Written exercise → Work out how many lines in the listing below include the word "None". Give nothing but the number.
□ □ □ □ □ □ □
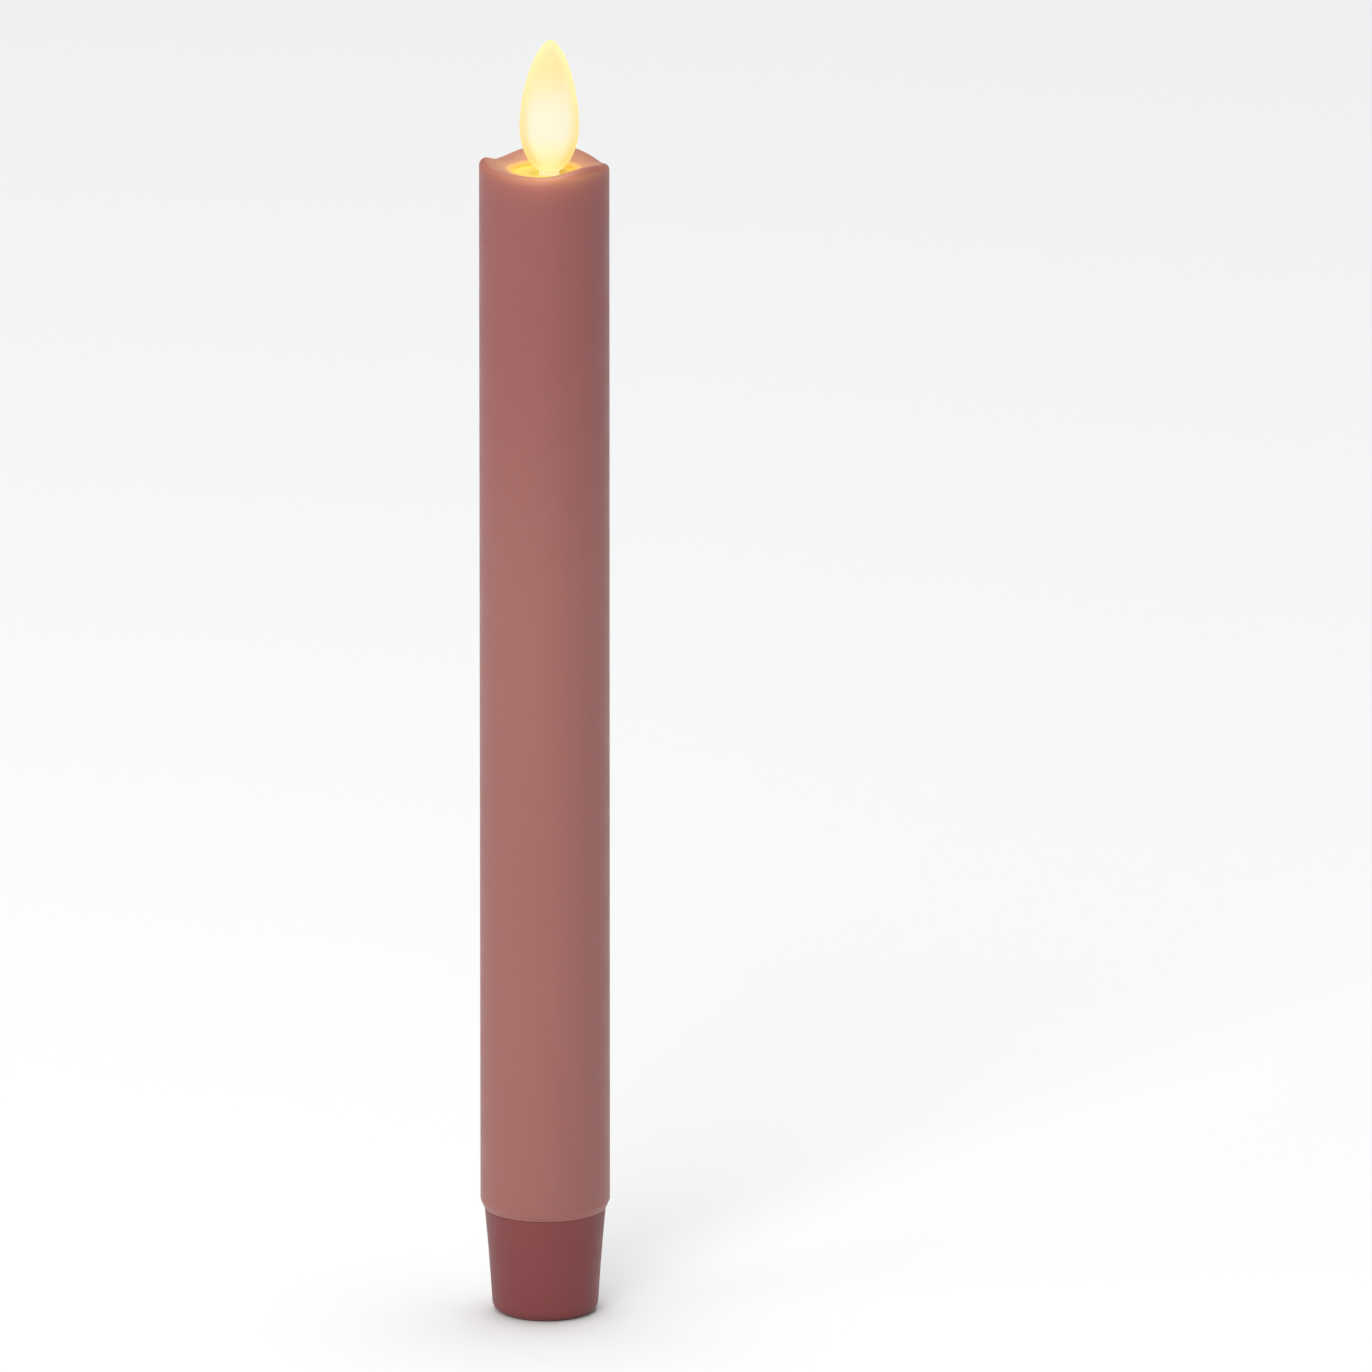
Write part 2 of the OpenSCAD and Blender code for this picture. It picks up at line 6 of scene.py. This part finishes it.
import bpy
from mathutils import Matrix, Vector


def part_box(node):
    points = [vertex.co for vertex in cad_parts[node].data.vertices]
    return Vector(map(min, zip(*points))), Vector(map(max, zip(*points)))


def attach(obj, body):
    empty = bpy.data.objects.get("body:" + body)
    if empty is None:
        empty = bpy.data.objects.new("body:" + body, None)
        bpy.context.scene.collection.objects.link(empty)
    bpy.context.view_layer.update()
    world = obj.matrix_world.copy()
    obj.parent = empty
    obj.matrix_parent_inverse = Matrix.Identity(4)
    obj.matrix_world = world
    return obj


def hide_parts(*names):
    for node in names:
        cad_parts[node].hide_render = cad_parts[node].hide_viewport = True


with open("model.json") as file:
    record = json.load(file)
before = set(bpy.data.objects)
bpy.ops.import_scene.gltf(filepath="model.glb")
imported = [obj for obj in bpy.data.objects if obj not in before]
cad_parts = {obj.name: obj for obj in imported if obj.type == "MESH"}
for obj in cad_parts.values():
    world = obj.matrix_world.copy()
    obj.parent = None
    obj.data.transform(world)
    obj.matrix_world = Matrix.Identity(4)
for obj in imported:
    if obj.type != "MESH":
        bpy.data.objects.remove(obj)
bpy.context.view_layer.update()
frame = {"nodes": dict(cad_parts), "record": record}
NODES = frame["nodes"]

MM = 0.001


# ---------------------------------------------------------------- places, from the CAD boxes

WAX_LO, WAX_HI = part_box("wax_shell")
FLAME_LO, FLAME_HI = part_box("flame_shell")

WAX_R = WAX_HI.x
FLOOR_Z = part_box("flame_collar")[1].z
FLAME_X = (FLAME_LO.x + FLAME_HI.x) / 2
FLAME_R = (FLAME_HI.x - FLAME_LO.x) / 2
FLAME_H = FLAME_HI.z - FLOOR_Z


# ---------------------------------------------------------------- mesh helpers


def mesh_object(name, points, faces, sharp_deg=35):
    """A smooth-shaded mesh object, with edges sharper than sharp_deg left crisp."""
    mesh = bpy.data.meshes.new(name)
    mesh.from_pydata(points, [], faces)
    mesh.validate()
    mesh.polygons.foreach_set("use_smooth", [True] * len(mesh.polygons))
    mesh.set_sharp_from_angle(angle=math.radians(sharp_deg))
    obj = bpy.data.objects.new(name, mesh)
    bpy.context.scene.collection.objects.link(obj)
    return obj


def ring_faces(rings, n):
    """Quads between rings of n points each; the last ring joins the first."""
    faces = []
    for i in range(rings):
        a, b = i * n, ((i + 1) % rings) * n
        faces += [(a + j, b + j, b + (j + 1) % n, a + (j + 1) % n) for j in range(n)]
    return faces


def closed_lathe(name, outline, segments):
    """A solid round the axis from outline, a function of the angle that gives (radius, z) points."""
    points = []
    for i in range(segments):
        a = math.tau * i / segments
        loop = outline(a)
        points += [(r * math.cos(a), r * math.sin(a), z) for r, z in loop]
    return mesh_object(name, points, ring_faces(segments, len(loop)))


def capped_lathe(name, outline, segments, centre, sharp_deg):
    """A solid from an outline that starts and ends on the axis, with a fan of triangles at each end."""
    (_, z_first), inner, (_, z_last) = outline[0], outline[1:-1], outline[-1]
    points, n = [], len(inner)
    for i in range(segments):
        a = math.tau * i / segments
        points += [(centre[0] + r * math.cos(a), centre[1] + r * math.sin(a), z) for r, z in inner]
    faces = []
    for i in range(segments):
        a, b = i * n, ((i + 1) % segments) * n
        faces += [(a + j, b + j, b + j + 1, a + j + 1) for j in range(n - 1)]
        faces += [(b, a, segments * n), (a + n - 1, b + n - 1, segments * n + 1)]
    points += [(*centre, z_first), (*centre, z_last)]
    return mesh_object(name, points, faces, sharp_deg)


def smoothstep(t):
    """0 to 1 for t from 0 to 1, level at both ends."""
    t = min(1.0, max(0.0, t))
    return t * t * (3 - 2 * t)


# ---------------------------------------------------------------- material helpers


class Shader:
    """A material and its node tree, with short calls to add nodes and join them."""

    def __init__(self, name, colour, roughness, **sockets):
        self.material = bpy.data.materials.new(name)
        self.material.use_nodes = True
        self.tree = self.material.node_tree
        self.surface = self.tree.nodes["Principled BSDF"]
        self.coords = self.tree.nodes.new("ShaderNodeTexCoord").outputs["Object"]
        self.set("Base Color", (*colour, 1))
        self.set("Roughness", roughness)
        for socket, value in sockets.items():
            self.set(socket.replace("_", " "), value)

    def set(self, socket, value):
        self.surface.inputs[socket].default_value = value

    def add(self, kind, inputs=(), **settings):
        """A node with the settings given. inputs holds (socket, value or output) pairs."""
        node = self.tree.nodes.new(kind)
        for key, value in settings.items():
            setattr(node, key, value)
        for socket, value in inputs:
            self.join(value, node.inputs[socket])
        return node

    def join(self, value, socket):
        if isinstance(value, bpy.types.NodeSocket):
            self.tree.links.new(value, socket)
        else:
            socket.default_value = value

    def to(self, socket, output):
        self.tree.links.new(output, self.surface.inputs[socket])

    def math(self, operation, a, b=0.0, clamp=False):
        node = self.add("ShaderNodeMath", [(0, a), (1, b)], operation=operation, use_clamp=clamp)
        return node.outputs[0]

    def remap(self, value, low, high, to_low=0.0, to_high=1.0, smooth=True):
        kind = "SMOOTHSTEP" if smooth else "LINEAR"
        inputs = [(0, value), (1, low), (2, high), (3, to_low), (4, to_high)]
        return self.add("ShaderNodeMapRange", inputs, interpolation_type=kind).outputs[0]

    def noise(self, scale, detail=3.0, stretch=(1, 1, 1), roughness=0.5):
        """Even noise in 0 to 1, whose features are 1/scale metres across."""
        mapped = self.add("ShaderNodeMapping", [("Vector", self.coords), ("Scale", stretch)])
        inputs = [("Vector", mapped.outputs[0]), ("Scale", scale), ("Detail", detail)]
        inputs.append(("Roughness", roughness))
        return self.add("ShaderNodeTexNoise", inputs).outputs["Fac"]

    def mix(self, share, a, b):
        node = self.add("ShaderNodeMix", data_type="RGBA")
        self.join(share, node.inputs["Factor"])
        self.join(a if isinstance(a, bpy.types.NodeSocket) else (*a, 1), node.inputs[6])
        self.join(b if isinstance(b, bpy.types.NodeSocket) else (*b, 1), node.inputs[7])
        return node.outputs[2]

    def bump(self, height, distance, strength=1.0):
        inputs = [("Height", height), ("Distance", distance), ("Strength", strength)]
        self.to("Normal", self.add("ShaderNodeBump", inputs).outputs["Normal"])

    def axes(self):
        """x, y, z and the distance from the candle's axis, in metres."""
        split = self.add("ShaderNodeSeparateXYZ", [(0, self.coords)])
        x, y, z = split.outputs
        flat = self.math("ADD", self.math("MULTIPLY", x, x), self.math("MULTIPLY", y, y))
        return x, y, z, self.math("SQRT", flat)


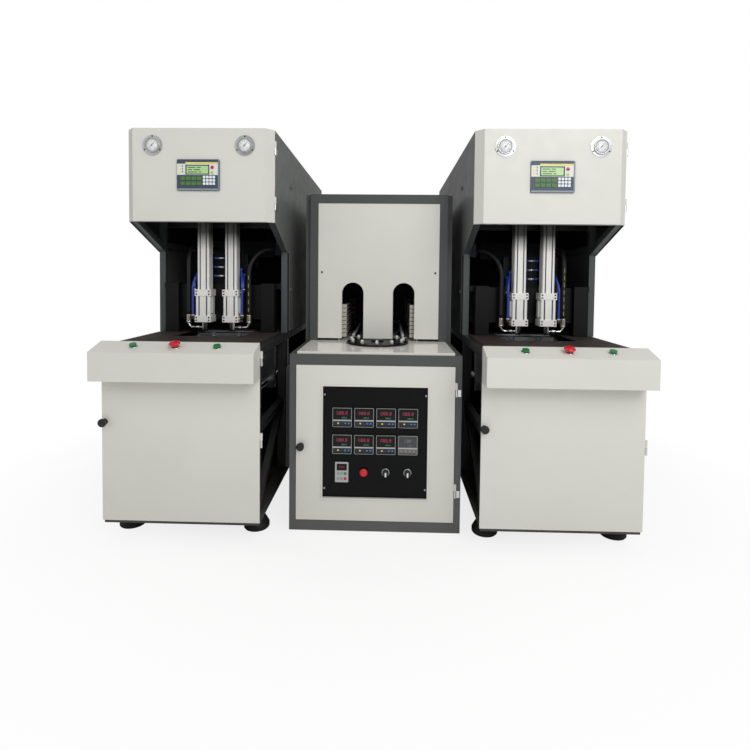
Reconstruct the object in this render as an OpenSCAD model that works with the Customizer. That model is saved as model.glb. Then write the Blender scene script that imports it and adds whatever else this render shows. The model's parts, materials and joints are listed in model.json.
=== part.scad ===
// Semi-automatic line that blows bottles from heated preforms.
// Two blowing stations stand left and right of one preform heater.
// Millimetres. X runs along the line, the operator stands at -Y, Z is up.
// The origin is on the floor, in the middle of the line's outline.

/* [Layout] */
// Distance between the middles of the two blowing stations
station_pitch = 1544; // [1520:2:1700]
// How far the heater stands to the right of the middle
heater_offset = 18; // [0:1:20]

/* [Station body] */
// Width of a blowing station
station_w = 660; // [640:2:700]
// Depth of a station from its front door to its back
station_d = 1787; // [1720:1:1900]
// Height of a station
station_h = 1745; // [1720:1:1900]
// Thickness of the folded sheet of the housings
sheet = 3; // [2:0.5:4]
// Side of the square tube of the base frame
base_tube = 40; // [30:1:45]
// Side of the square tube of the upper frame
post_tube = 30; // [25:1:35]
// Height of the top of the base frame
rail_z = 812; // [805:1:820]
// Height of the underside of the base frame
base_z = 75; // [65:1:95]
// Distance from the door to the front face of the tall posts
post_y = 530; // [515:1:545]
// Distance from the door to the seam between the two upper side panels
panel_seam_y = 1110; // [1000:1:1250]
// Thickness of the bed plate
bed_t = 4; // [3:0.5:5]

/* [Station head] */
// Distance from the door to the front face of the head
head_setback = 201; // [190:1:215]
// Height of the underside of the head
head_z = 1337; // [1310:1:1360]
// Size of the head cover's slanted corners
head_chamfer = 36; // [25:1:45]
// Diameter of a pressure gauge's flange
gauge_d = 89; // [70:1:100]
// Distance of a gauge from the head's middle
gauge_x = 205; // [190:1:220]
// Distance from the station's top down to the middle of the gauges
gauge_drop = 76; // [60:1:95]
// Width of the operating panel
hmi_w = 188; // [160:1:200]
// Height of the operating panel
hmi_h = 136; // [110:1:150]

/* [Door and console] */
// How far the station stands out on each side of its door and console
door_inset = 5; // [3:1:20]
// Height of the door's lower edge
door_z = 88; // [80:1:110]
// How far the console stands out from the door
console_out = 97; // [80:1:110]
// Height of the console's underside
console_z = 682; // [660:1:700]
// Height of the console's front face
console_face = 115; // [100:1:125]
// Rise of the console's sloping top
console_rise = 32; // [20:1:36]
// Distance of a start button from the middle
start_x = 168; // [150:1:190]
// Travel of a start button
start_travel = 4; // [3:0.5:5]
// Diameter of the emergency stop's mushroom head
mushroom_d = 44; // [40:1:60]
// Travel of the emergency stop
mushroom_travel = 5; // [4:0.5:6]

/* [Blowing gear] */
// Distance between the two blowing heads
cavity_pitch = 136; // [126:1:146]
// Side of the square end caps of a sealing cylinder
cap_w = 80; // [70:1:84]
// Length of a sealing cylinder
seal_len = 160; // [140:1:180]
// Height of one end cap
cap_h = 32; // [24:1:36]
// Width of a stretching cylinder's profile
stretch_w = 58; // [50:1:60]
// Length of a stretching cylinder
stretch_len = 390; // [370:1:400]
// Length of a blowing nozzle
nozzle_len = 46; // [40:1:50]
// Diameter of a blowing nozzle
nozzle_d = 32; // [28:1:36]
// Height of the nozzles above the bed at rest
nozzle_gap = 8; // [6:1:12]
// Diameter of a stretching rod
stretch_rod_d = 14; // [10:1:16]
// Diameter of the hoses that bring the blowing air
hose_d = 20; // [16:1:22]
// Diameter of the control air tubes
tube_d = 10; // [8:1:12]

/* [Moulds and clamp] */
// Distance from the door to the mould's parting plane
mould_y = 465; // [455:1:468]
// Travel of each mould half
mould_travel = 110; // [95:1:112]
// Width of the mould
mould_w = 290; // [284:1:300]
// Height of the mould
mould_h = 280; // [275:1:285]
// Thickness of one mould half
mould_t = 80; // [70:1:82]
// Distance from the top of the mould up to the bed plate
mould_drop = 12; // [11:1:14]
// Diameter of the bottle
bottle_d = 90; // [80:1:100]
// Height of the bottle below the neck
bottle_h = 245; // [235:1:250]
// Diameter of the bottle's neck
neck_d = 28; // [24:1:34]
// Thickness of a platen
platen_t = 40; // [30:1:42]
// Diameter of a guide rod
guide_d = 36; // [30:1:38]
// Distance of a guide rod from the middle
guide_x = 200; // [198:1:205]
// Diameter of a pull rod
pull_d = 24; // [18:1:26]
// Bore of the clamp cylinder's barrel
ram_d = 50; // [40:1:60]
// Outer diameter of the clamp cylinder
barrel_d = 150; // [130:1:170]

/* [Heater body] */
// Width of the heater
heater_w = 738; // [720:2:744]
// Distance from the stations' door plane back to the heater's front
heater_setback = 127; // [115:1:140]
// Depth of the heater
heater_d = 1523; // [1480:1:1600]
// Height of the lower cabinet
heater_low_h = 767; // [755:1:775]
// Height of the heater
heater_h = 1512; // [1480:1:1560]
// Depth of the open shelf in front of the hood
shelf_d = 390; // [380:1:400]
// Width of the hood's front frame
hood_w = 688; // [670:2:700]
// Width of the hood's front panel
hood_panel_w = 608; // [590:2:630]
// Width of an arch in the hood's front panel
arch_w = 108; // [100:1:112]
// Distance of an arch from the middle
arch_x = 128; // [124:1:132]
// Height of the arches above the shelf
arch_h = 294; // [270:1:320]
// Width of the wheel's rim outside its preform holders
wheel_rim = 22; // [18:1:24]
// Number of preform holders on the wheel
holders = 11; // [9:1:12]

/* [Heater door] */
// Width of the heater's door
heater_door_w = 680; // [640:2:684]
// Height of the heater's door
heater_door_h = 674; // [640:1:680]
// Height of the heater door's lower edge
heater_door_z = 46; // [40:1:60]
// Width of the control panel
control_w = 450; // [430:1:470]
// Height of the control panel
control_h = 485; // [470:1:500]
// Height of the control panel's lower edge
control_z = 145; // [135:1:155]
// Side of a temperature regulator
regulator_w = 83; // [72:1:86]
// Distance between the columns of regulators
column_pitch = 94.5; // [92:0.5:96]
// Distance between the rows of regulators
row_pitch = 117; // [112:1:120]

/* [Feet and small parts] */
// Diameter of a levelling foot
foot_d = 110; // [90:1:130]
// Height of a levelling foot's pad
foot_h = 52; // [40:1:58]
// Radius of a hinge knuckle
knuckle_r = 5; // [4:0.5:5]
// Length of a hinge
hinge_len = 60; // [50:1:70]
// Diameter of a door knob
knob_d = 34; // [28:1:40]

/* [Hidden] */
$fn = 48;

// Clearances
seam = 1.5;
slide_fit = 0.3;
joint_gap = 1;
joint_swell = 0.4;
press_gap = 0.05;
door_gap = 2;
panel_gap = 0.4;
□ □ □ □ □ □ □
Answer for this exercise → 3